Our first destination was the free recreational area at Skipout Lake on the border of Oklahoma and Texas. It was a decent little area, but rather popular for the deer hunters. When I went to the restrooms to take care of business, I found one of these hunters occupying the co-ed half of the restroom (the other was men only). When he heard that there was a female on the premises, he quickly finished up his business, apologized, and ran to meet up with his comrades. I entered and found that he (or any of the men before him) had decided to pee all over the toilet, instead of into the pit. Sigh, I don’t understand that one. If you are a man only needing to pee, you might as well as go outside instead of peeing into a pit toilet. Admittedly, it was dark, maybe he didn’t have a light, and maybe he was in a hurry, but if I was male, I would have just gone outside.
After our rush to and from Alaska, I had wanted to travel a bit more slowly. Not only shorter drives, but sticking around in a single location for more than just one night. I had planned to do that at Skipout, perhaps take the kayak out on the lake for a bit, go for a run, etc. As is common in the high plains, though, the wind was blowing rather strongly. Thus, none of the activities I had planned would be pleasant. We decided to move on to the next destination: Lake Meredith NRA near Amarillo, TX.
Unfortunately, the weather hadn’t changed much here either; it was still windy as all get out. But since we arrived early in the day, we still got around to doing a few things. Jonathan worked on trying to get a coolant level control unit installed while I went running. Next day as windy as the last, we left again the next morning.
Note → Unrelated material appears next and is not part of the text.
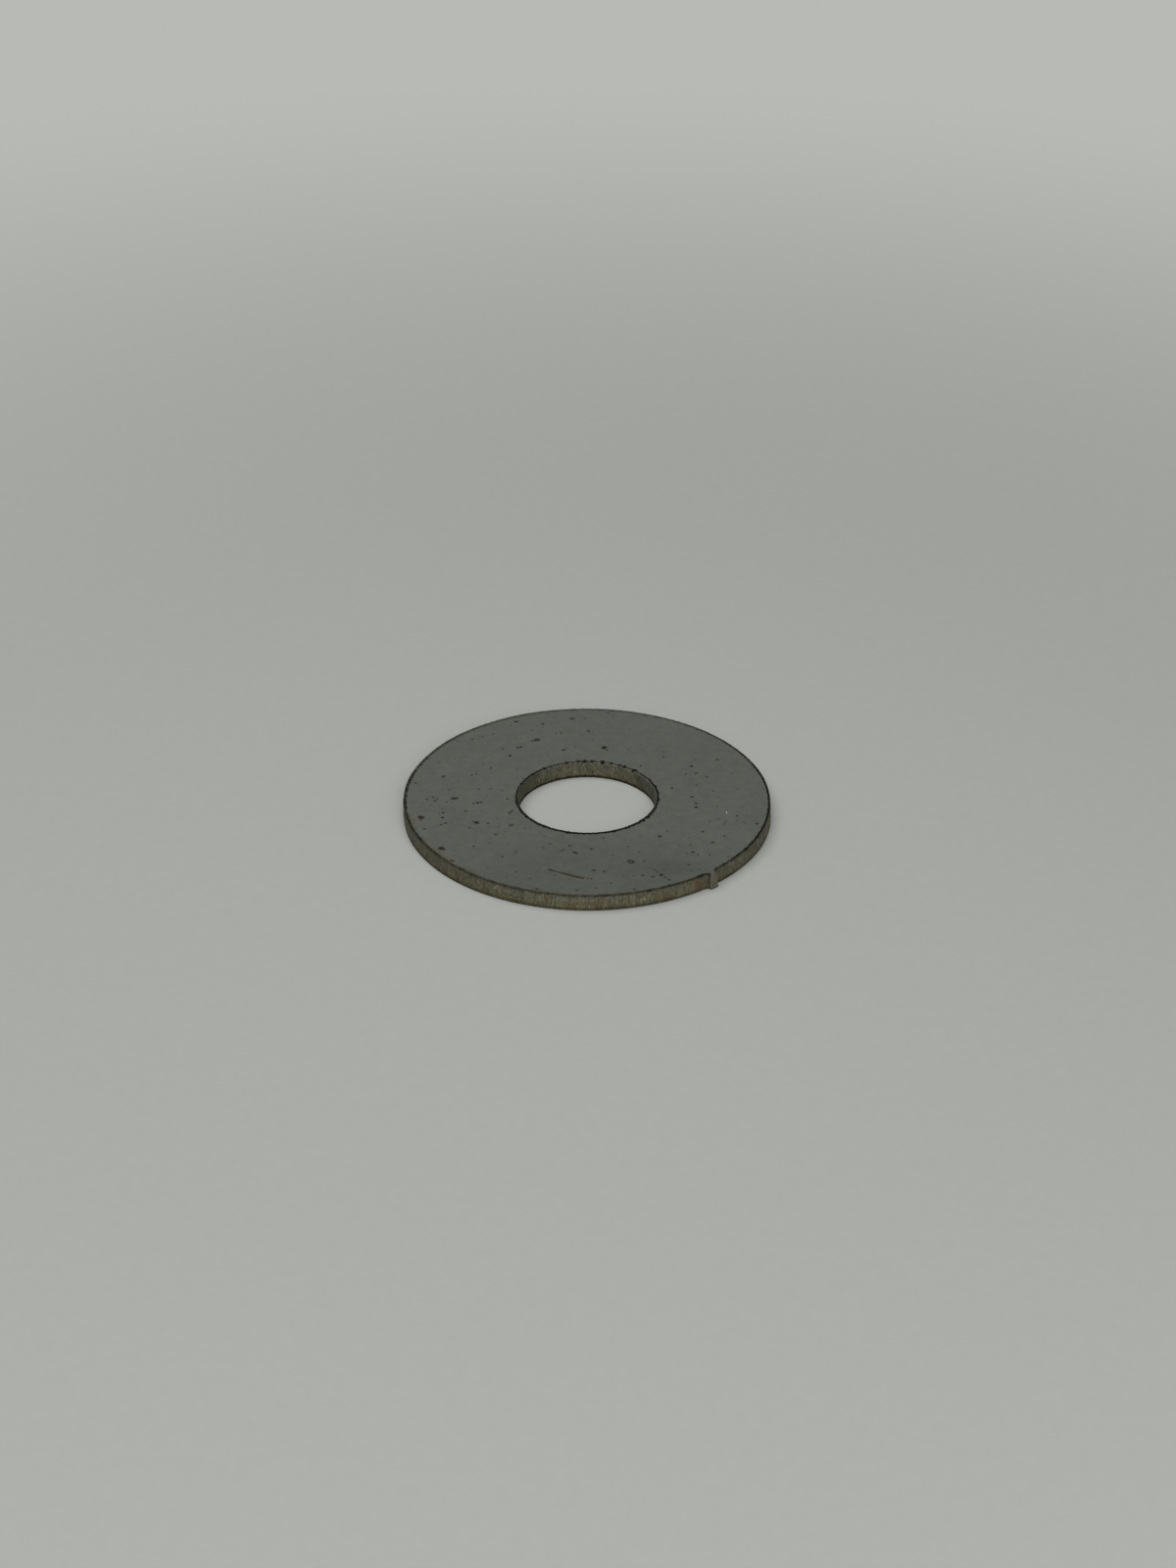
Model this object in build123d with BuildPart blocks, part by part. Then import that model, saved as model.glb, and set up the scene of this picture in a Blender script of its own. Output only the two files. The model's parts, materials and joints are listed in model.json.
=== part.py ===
from build123d import *
import os
from math import cos, radians, sin

# A fender washer: a flat ring with a wide flange round a small bolt hole, cut in one piece
# from steel sheet. The hot cut melts its upper edges round and leaves its lower edges with
# a small break. One nib stands out of the rim where the blank was joined to its sheet.
# The nib is widest at its foot, because the kerf on each side of it narrows on its way
# down, and each kerf ended in a small relief that dips into the rim.
# Origin: the centre of the underside. +Z: the bore's axis, out of the upper face.
# All sizes are in millimetres, and bearings are in degrees from +X towards +Y.

# Ring
outer_diameter = 31.75
bore_diameter = 11.91
thickness = 1.52
top_edge_round = 0.12
bottom_edge_break = 0.04

# Nib on the rim
nib_bearing = -49.2
nib_top_width = 0.54
nib_foot_width = 0.86
nib_top_reach = 0.28
nib_foot_reach = 0.34
nib_corner_round = 0.13
nib_top_round = 0.10
nib_root_depth = 0.40

# Relief at each side of the nib
relief_top_radius = 0.10
relief_foot_radius = 0.08
relief_bite = 0.03
relief_overrun = 0.10

outer_radius = outer_diameter / 2
bore_radius = bore_diameter / 2


def rim_plane(height):
    """The level plane at that height, centred on the rim at the nib, with local X pointing outwards."""
    bearing = radians(nib_bearing)
    outwards = (cos(bearing), sin(bearing), 0)
    foot = (outer_radius * outwards[0], outer_radius * outwards[1], height)
    return Plane(origin=foot, x_dir=outwards, z_dir=(0, 0, 1))


def at_height(height, foot_value, top_value):
    """A size that runs straight from its value at the underside to its value at the upper face."""
    return foot_value + (top_value - foot_value) * height / thickness


def nib_outline(height):
    """The nib's plan at that height: from inside the ring to its snapped end, with rounded outer corners."""
    width = at_height(height, nib_foot_width, nib_top_width)
    reach = at_height(height, nib_foot_reach, nib_top_reach)
    with BuildSketch(rim_plane(height)) as outline:
        with Locations((-nib_root_depth, 0)):
            Rectangle(nib_root_depth + reach, width, align=(Align.MIN, Align.CENTER))
        fillet(outline.vertices().group_by(Axis.X)[-1], nib_corner_round)
    return outline.sketch


def relief_outline(height, side):
    """The relief's plan at that height: a circle centred on the rim that bites into the nib's side."""
    radius = at_height(height, relief_foot_radius, relief_top_radius)
    offset = at_height(height, nib_foot_width, nib_top_width) / 2 + radius - relief_bite
    with BuildSketch(rim_plane(height)) as outline:
        with Locations((0, side * offset)):
            Circle(radius)
    return outline.sketch


with BuildPart() as washer:
    # The nib, wider and longer at its foot than at its top, with its upper edges melted round.
    loft([nib_outline(0), nib_outline(thickness)])
    fillet(washer.edges().group_by(Axis.Z)[-1], nib_top_round)

    # The ring: its half section, with both edge treatments, turned about the bore's axis.
    with BuildSketch(Plane.XZ) as section:
        with Locations((bore_radius, 0)):
            Rectangle(outer_radius - bore_radius, thickness, align=Align.MIN)
        upper_corners = section.vertices().group_by(Axis.Y)[-1]
        fillet(upper_corners, top_edge_round)
        lower_corners = section.vertices().group_by(Axis.Y)[0]
        chamfer(lower_corners, bottom_edge_break)
    revolve(axis=Axis.Z)

    # The reliefs, cut right through on both sides of the nib.
    for side in (-1, 1):
        lowest, highest = -relief_overrun, thickness + relief_overrun
        loft([relief_outline(lowest, side), relief_outline(highest, side)], mode=Mode.SUBTRACT)

washer.part.label = "washer"
os.makedirs("parts", exist_ok=True)
export_step(washer.part, "parts/washer.step")
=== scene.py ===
"""A fender washer that was cut hot from steel sheet, on a plain pale floor.

The ring, its edges, its cut walls and its nib are one closed surface worked out with numpy round the
packed washer's own sizes. Spatter, stains and one stray sliver lie on it as small closed surfaces.
"""

import json
import math

import bpy
import numpy as np
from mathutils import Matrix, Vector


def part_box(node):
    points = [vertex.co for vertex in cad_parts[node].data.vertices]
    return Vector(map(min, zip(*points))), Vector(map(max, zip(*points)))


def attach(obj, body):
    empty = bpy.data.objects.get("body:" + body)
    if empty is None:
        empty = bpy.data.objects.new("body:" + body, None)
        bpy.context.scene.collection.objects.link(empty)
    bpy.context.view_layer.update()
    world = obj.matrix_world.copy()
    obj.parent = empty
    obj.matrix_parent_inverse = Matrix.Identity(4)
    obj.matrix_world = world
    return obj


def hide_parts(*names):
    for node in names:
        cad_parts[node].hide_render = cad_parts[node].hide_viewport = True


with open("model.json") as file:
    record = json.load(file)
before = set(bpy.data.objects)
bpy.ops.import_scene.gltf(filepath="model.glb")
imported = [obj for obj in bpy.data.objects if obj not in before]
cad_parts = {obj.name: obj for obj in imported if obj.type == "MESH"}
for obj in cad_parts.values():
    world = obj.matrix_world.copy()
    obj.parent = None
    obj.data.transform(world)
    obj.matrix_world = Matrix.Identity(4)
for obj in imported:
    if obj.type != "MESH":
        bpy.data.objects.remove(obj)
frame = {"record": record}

bl_info = {
    "name": "Fender washer",
    "version": (1, 0, 0),
    "blender": (4, 5, 0),
    "location": "View3D > Sidebar > Washer",
    "description": "Builds a hot-cut steel fender washer with its cut edges, spatter and stains",
    "category": "Add Mesh",
}

MM = 0.001
BODY = "root"
NODE = "washer"


def packed_sizes():
    """Outer radius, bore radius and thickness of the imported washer, in metres."""
    low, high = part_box(NODE)
    bore = next(mount for mount in frame["record"]["mounts"] if mount["name"] == "bore")
    return (high.x - low.x) / 2, bore["dims"]["r_mm"] * MM, high.z - low.z


OUTER_RADIUS, BORE_RADIUS, THICKNESS = packed_sizes()


# Settings


def size(name, description, default):
    """A setting that is a length, in metres."""
    return bpy.props.FloatProperty(name=name, description=description, default=default, unit="LENGTH")


def paint(name, description, default):
    """A setting that is a colour, as linear red, green and blue."""
    return bpy.props.FloatVectorProperty(
        name=name, description=description, default=default, subtype="COLOR", min=0.0, max=1.0, size=3
    )


class RingSettings(bpy.types.PropertyGroup):
    """Sizes of the ring and its edges."""

    outer_radius: size("Outer radius", "Radius of the rim", OUTER_RADIUS)
    bore_radius: size("Bore radius", "Radius of the hole", BORE_RADIUS)
    thickness: size("Thickness", "Thickness of the sheet", THICKNESS)
    lip_round: size("Lip round", "Radius of the melted upper edges", 0.12 * MM)
    foot_break: size("Foot break", "Width of the break at the lower edges", 0.04 * MM)
    steps: bpy.props.IntProperty(
        name="Steps", description="Columns of faces round the rim, a multiple of four",
        default=2880, min=64,
    )


class NibSettings(bpy.types.PropertyGroup):
    """The snapped joint stub on the rim, with left and right as seen from outside."""

    bearing: bpy.props.FloatProperty(
        name="Bearing", description="Where the nib stands on the rim, from +X towards +Y",
        default=math.radians(-49.1), subtype="ANGLE", unit="ROTATION",
    )
    top_left: size("Top left", "Half width of the nib on its left at the upper face", 0.37 * MM)
    top_right: size("Top right", "Half width of the nib on its right at the upper face", 0.15 * MM)
    foot_left: size("Foot left", "Half width of the nib on its left at the underside", 0.45 * MM)
    foot_right: size("Foot right", "Half width of the nib on its right at the underside", 0.77 * MM)
    top_reach: size("Top reach", "How far the nib stands out at the upper face", 0.31 * MM)
    foot_reach: size("Foot reach", "How far the nib stands out at the underside", 0.43 * MM)
    top_round: size(
        "Top round", "Radius of the nib's upper edge, where the face bends down over its end", 0.28 * MM
    )
    slant: size("Slant", "Width of the nib's slanted right flank at the underside", 0.38 * MM)
    relief_radius: size(
        "Relief radius", "Radius of the relief on the nib's left, twice that of the right one", 0.075 * MM
    )
    swell_left: size(
        "Swell left", "How far the top of the wall swells out beside the nib on its left", 0.36 * MM
    )
    swell_right: size(
        "Swell right", "How far the top of the wall swells out beside the nib on its right", 0.27 * MM
    )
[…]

This was the day that Jonathan might have been justified for this post’s title. I mean, just because there aren’t any trees throughout the plains except in residential areas, doesn’t mean it is empty. I don’t see lack of hills a bad thing either. It means you can see what is around you and opens up the sky. Yes, I am aware that most of America would disagree with me. Even those in the plains would not agree with me. I am not normal. I came to terms with that long ago. Now, back to the journey from Texas to New Mexico. This day was extremely windy, like semis were occasionally knocked over by the wind. And, with this crazy wind on the border was a dust storm. At some points it was so thick that you could barely see anything. I found it different from the dust storms of my youth in Kansas in that they were red dust. That made it particularly entertaining for me, but you might have guessed that Jonathan didn’t see it that way.
By the time we got to Santa Rosa Lake State Park, our stripes were tinged with red.
This trip, instead of just figuring it out as we went, I thought I would be proactive and plan out our trip. It took me the better part of the last two days in Tulsa, but I planned it out so that we would have a more ideal traveling schedule. The drives between destinations would be between 2 and 4 hours. The camping locations would be free, if at all possible. In those 2 days, I was only able to map out our route until the Mexico border, but I managed to make those goals happen. We would only have to pay for a campsite once in California. I was impressed with myself. Sadly, the best laid plans of mice and Jennifer often go astray. I had checked the weather in a few of the locations, and found them to be acceptable. But as we entered New Mexico, the weather turned colder. I am sure the elevation didn’t help anything either.
After Santa Rosa, we camped in Cibola National Forest. There was already snow on the ground when we stopped. That should have been a warning, but if it stayed around freezing, it wouldn’t be an issue. This is where all the plans went awry. It dropped to 14°F that night, freezing all the water in our system. In fact, even the sink faucet was frozen, so I couldn’t stow it the next morning at 5:00am when we decided it was too cold and we need to evacuate. When Jonathan went outside to investigate the van for any damage caused by the extreme cold, the sliding door handle broke off. What a night!
When we had cell service again, I checked the weather at our next couple of stops and found them to be way too cold to stay. So there went the plan. At first, we were driving along and I was trying to determine where we could go to get to warmer temperatures and still find reasonable places to stay. I began to stress out about my lack of information (my phone was be wacky and not working properly) and the timeline to make a decision: Jonathan was still driving down the road and we need to decide if we should turn south to Phoenix or keep going on I-40? We finally pulled over to rest a bit and discuss the options. Jonathan graciously made the decision that we would drive all day long (ending up being 10 hours driving) to Las Vegas, where temperatures finally warmed up a bit.
After the stress of the last few days, I think I went to sleep about 6:30pm that night and slept until about 7am. It was greatly needed. Hopefully warm weather will be in our future from here on out.